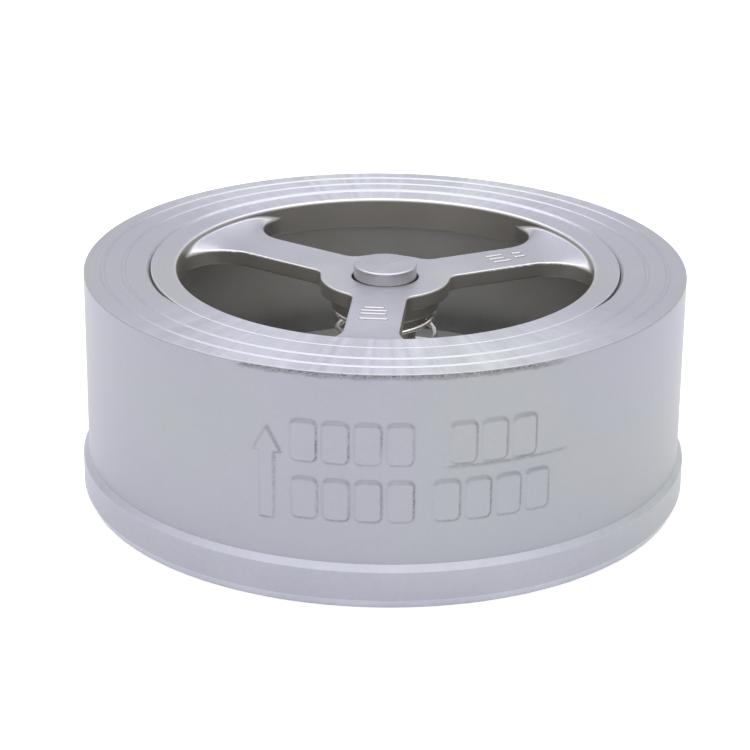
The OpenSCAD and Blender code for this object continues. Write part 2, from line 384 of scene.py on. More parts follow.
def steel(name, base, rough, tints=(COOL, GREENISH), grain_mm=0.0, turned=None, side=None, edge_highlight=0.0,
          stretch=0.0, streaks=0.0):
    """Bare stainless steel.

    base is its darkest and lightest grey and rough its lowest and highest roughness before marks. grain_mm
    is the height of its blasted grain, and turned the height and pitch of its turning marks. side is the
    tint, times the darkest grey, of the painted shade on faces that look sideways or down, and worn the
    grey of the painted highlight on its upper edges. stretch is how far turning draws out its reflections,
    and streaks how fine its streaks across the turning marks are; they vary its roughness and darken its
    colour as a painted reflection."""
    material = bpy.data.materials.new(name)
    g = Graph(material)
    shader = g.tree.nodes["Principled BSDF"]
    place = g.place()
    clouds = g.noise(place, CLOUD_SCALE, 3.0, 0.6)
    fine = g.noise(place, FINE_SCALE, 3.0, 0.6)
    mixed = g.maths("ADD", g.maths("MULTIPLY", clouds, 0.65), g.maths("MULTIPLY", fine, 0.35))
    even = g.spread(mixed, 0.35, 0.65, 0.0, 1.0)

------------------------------

TO DO:
Please return the data above exactly as given.

REPLY TO THE TASK:
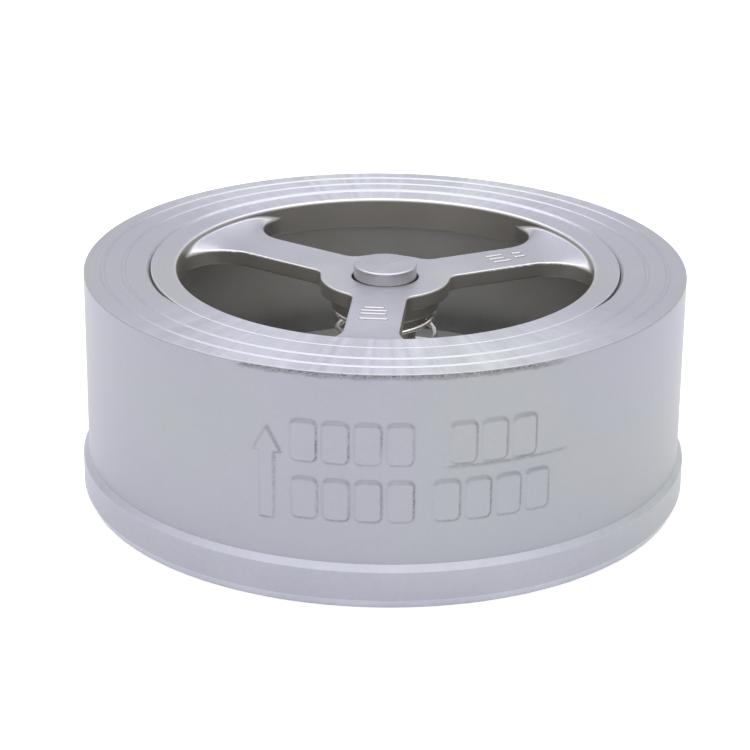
The OpenSCAD and Blender code for this object continues. Write part 2, from line 384 of scene.py on. More parts follow.
def steel(name, base, rough, tints=(COOL, GREENISH), grain_mm=0.0, turned=None, side=None, edge_highlight=0.0,
          stretch=0.0, streaks=0.0):
    """Bare stainless steel.

    base is its darkest and lightest grey and rough its lowest and highest roughness before marks. grain_mm
    is the height of its blasted grain, and turned the height and pitch of its turning marks. side is the
    tint, times the darkest grey, of the painted shade on faces that look sideways or down, and worn the
    grey of the painted highlight on its upper edges. stretch is how far turning draws out its reflections,
    and streaks how fine its streaks across the turning marks are; they vary its roughness and darken its
    colour as a painted reflection."""
    material = bpy.data.materials.new(name)
    g = Graph(material)
    shader = g.tree.nodes["Principled BSDF"]
    place = g.place()
    clouds = g.noise(place, CLOUD_SCALE, 3.0, 0.6)
    fine = g.noise(place, FINE_SCALE, 3.0, 0.6)
    mixed = g.maths("ADD", g.maths("MULTIPLY", clouds, 0.65), g.maths("MULTIPLY", fine, 0.35))
    even = g.spread(mixed, 0.35, 0.65, 0.0, 1.0)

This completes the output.